On macOS argc, argv, envp are as if passed as arguments.
The initial register state has them in $rdi, $rsi, $rdx
(thanks lldb
).
Those registers are used by SixtyForth and because we need
those values later they have to be specially saved.
I added code to the _start
entrypoint to save them in a block
of memory that can be recalled with the FORTH word iplsave
.
The Unified Future
So far all of this work has been done on a branch. What will a unified future look like?
In .asm
we can have macros for the syscall numbers and
the SECTION
directives.
The FORTH side of the iplsave
mechanism can be the same,
but the assembly that implements it will have to be different;
so i guess that can be a macro too.
For the FORTH side of system calls we can use symbols with different numeric values for syscall numbers, flags, and struct offsets.

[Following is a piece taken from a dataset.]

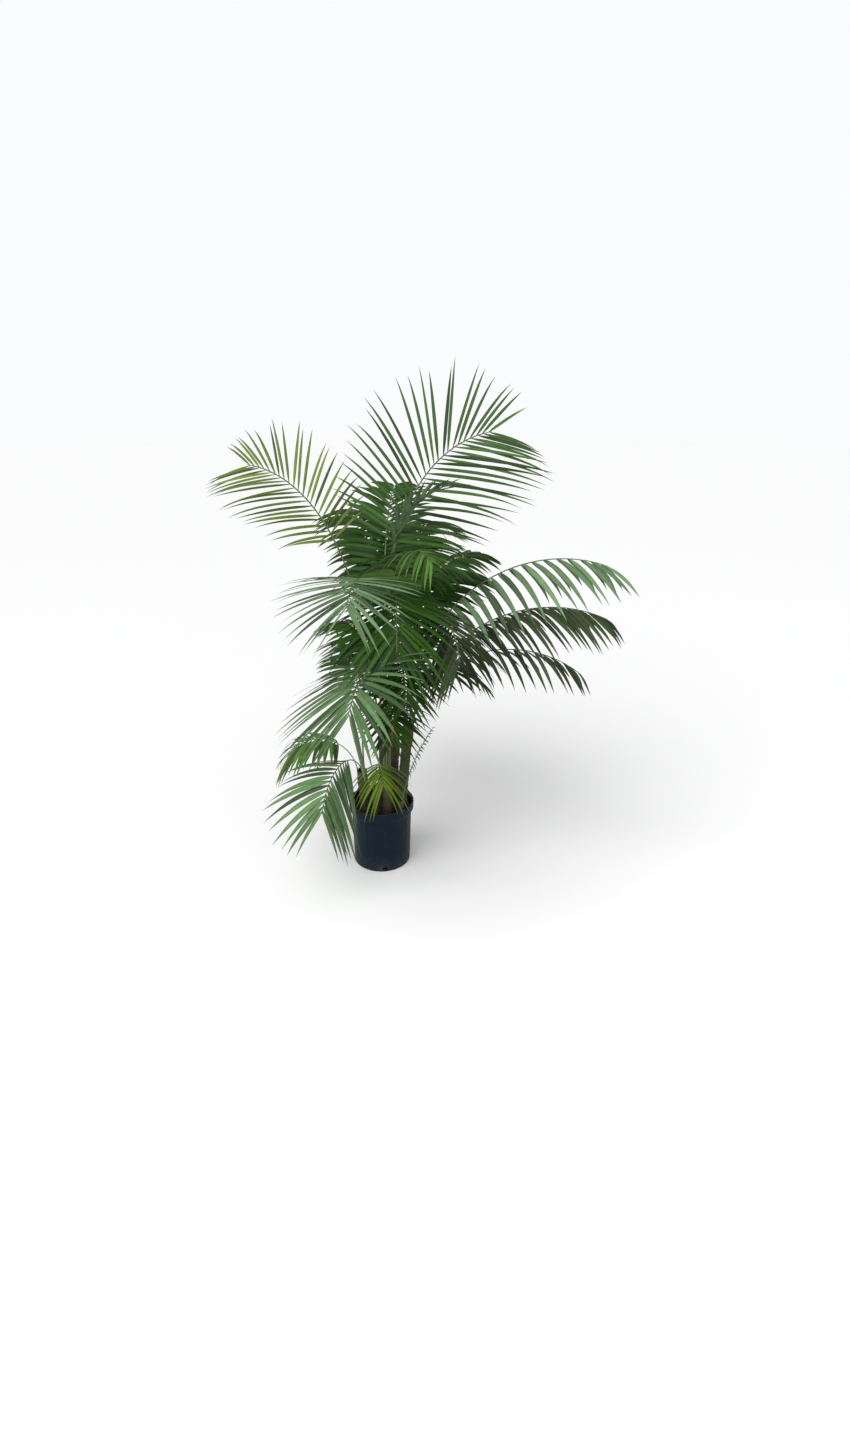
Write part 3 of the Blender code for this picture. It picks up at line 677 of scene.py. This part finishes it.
# rise: elevation at the foot; bend: how far it has dropped at the tip, along the
# frond to the power given; sway: turn in plan; bare: share of the length that is stalk;
# leaf and broad: the longest leaflet's length and width; lift and droop: how far the
# leaflets stand up, and hang; roll: how far the blade is turned about its rib; last: the
# last leaflet's length against the longest; open: angle of the first ones to the rib
Frond = namedtuple("Frond", "stem heading rise bend power sway length bare leaf broad pairs lift droop "
                            "tone roll last open", defaults=(0, 0.45, 84))
# Some tones stand in for light: the darkest and the near-black grey-green are painted shade on inner,
# back, low and right-hand fronds, and the pale grey-greens are partly a painted sheen on front fronds
FRONDS = {
    "top_right": Frond("tall", 2, 90, 81, 3.16, -3, 1.47, 0.57, 0.5, 0.0135, 25, 5, 0.07, "forest",
                       roll=-60, last=0.36, open=78),
    "top_left": Frond("tall", 168, 82, 78, 3.0, -6, 1.38, 0.62, 0.345, 0.0115, 21, 8, 0.1, "olive",
                      roll=50, last=0.5, open=68),
    "top_back": Frond("tall", 84, 87, 80, 3.0, 0, 1.2, 0.53, 0.25, 0.02, 26, 12, 0.18, "deep"),
    "spear": Frond("tall", -50, 90, 78, 3.96, 13, 1.2, 0.7, 0.21, 0.04, 8, 4, 0.05, "silver",
                   last=0.6, open=20),
    "crown_front": Frond("tall", -62, 88, 115, 3.2, 0, 1.12, 0.56, 0.25, 0.026, 25, 12, 0.42, "green"),
    "crown_right": Frond("tall", -20, 86, 96, 2.8, 50, 0.99, 0.57, 0.23, 0.024, 24, 5, 0.4, "deep"),
    "mid_left": Frond("tall", -99, 88, 125, 2.09, 3, 1.2, 0.74, 0.31, 0.019, 20, 4, 0.12, "silver",
                      last=0.66),
    "right_upper": Frond("right", -3, 90, 110, 1.25, 3, 1.3, 0.44, 0.29, 0.023, 15, -52, 0.3, "silver",
                         roll=5, last=0.52, open=86),
    "right_mid": Frond("right", -8, 82, 108, 1.15, 9, 1.13, 0.37, 0.245, 0.019, 26, -40, 0.3, "dusk",
                       roll=-5, open=66),
    "right_low": Frond("right", -20, 83, 123, 1.05, 15, 0.96, 0.36, 0.185, 0.017, 15, -42, 0.3, "dusk",
                       open=66),
    "right_inner": Frond("right", -73, 86, 175, 2.5, 11, 1.03, 0.6, 0.25, 0.018, 24, -15, 0.4, "dusk"),
    "centre": Frond("right", -98, 85, 162, 2.4, 11, 1.16, 0.64, 0.3, 0.034, 24, 0, 0.25, "deep",
                    last=0.6),
    "centre_back": Frond("right", 62, 86, 120, 2.1, 0, 0.96, 0.48, 0.28, 0.03, 24, 0, 0.35, "deep"),
    "back_left_upper": Frond("back", 116, 87, 112, 2.6, 0, 1.33, 0.48, 0.24, 0.024, 28, 0, 0.44, "deep"),
    "back_upper": Frond("back", 96, 86, 122, 2.3, 0, 1.33, 0.48, 0.31, 0.024, 29, 0, 0.42, "green"),
    "back_right_upper": Frond("back", 74, 86, 118, 2.5, 0, 1.3, 0.48, 0.26, 0.024, 29, 0, 0.42, "forest"),
    "back_middle": Frond("back", 83, 85, 136, 1.55, 0, 0.8, 0.46, 0.26, 0.026, 21, 0, 0.32, "forest"),
    "back_inner": Frond("back", 158, 86, 130, 2.4, -30, 0.76, 0.51, 0.18, 0.028, 23, 0, 0.38, "deep"),
    "low_left": Frond("front", -80, 86, 139, 1.92, -26, 1.16, 0.69, 0.34, 0.021, 20, 4, 0.12, "sage",
                      roll=-22, last=0.66),
    "low_centre": Frond("front", -63, 90, 147, 2.33, -24, 0.97, 0.62, 0.21, 0.026, 20, 0, 0.22, "deep"),
    "low_right": Frond("front", 15, 87, 140, 2.2, 0, 0.77, 0.46, 0.21, 0.018, 16, 0, 0.3, "deep"),
    "low_front": Frond("front", -75, 89, 146, 1.96, -13, 0.77, 0.56, 0.18, 0.024, 18, 0, 0.25, "deep"),
    "left_back": Frond("left", 104, 84, 130, 2.0, 0, 0.74, 0.46, 0.19, 0.024, 19, 0, 0.36, "forest"),
    "foot_left": Frond("left", -117, 80, 152, 0.94, 8, 0.49, 0.38, 0.28, 0.024, 14, -40, 0.3, "sage",
                       roll=36, last=0.58),
    "left_low": Frond("left", -170, 82, 140, 1.3, 0, 0.43, 0.43, 0.2, 0.026, 17, 0, 0.35, "green"),
    "back_low": Frond("back", 112, 83, 135, 1.4, 0, 0.8, 0.44, 0.28, 0.026, 21, 0, 0.32, "forest"),
    "foot_front": Frond("sprout", -81, 82, 156, 1.9, 6, 0.33, 0.5, 0.155, 0.028, 11, -10, 0.55, "lime",
                        last=0.6),
    "foot_right": Frond("shoot", 10, 80, 24, 1.0, 0, 0.38, 0.36, 0.048, 0.013, 15, 0, 0.4, "dusk"),
}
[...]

Where tho?
Options:
- define numeric values in assembly, one file per OS;
- at runtime in FORTH by using not-yet-defined LINUX? MACOS? words;
- a separate per-OS FORTH file that is included;
- edit the rc.4 file with text-hackery prior to compiling it.
In principle i prefer a separate .4
file.
In practice it will mean splitting the rc.4
file up as well.
Probably a good thing to be honest:
- portable rc.4
- os-variant.4
- mildly os-dependent rc.4
Might be a good idea to start splitting rc.4
anyway.
At the moment it contains a few hundred lines to implement the
nano-like line editor which is more like an app that is
implemented in SixtyForth, and big enough to be in its own file.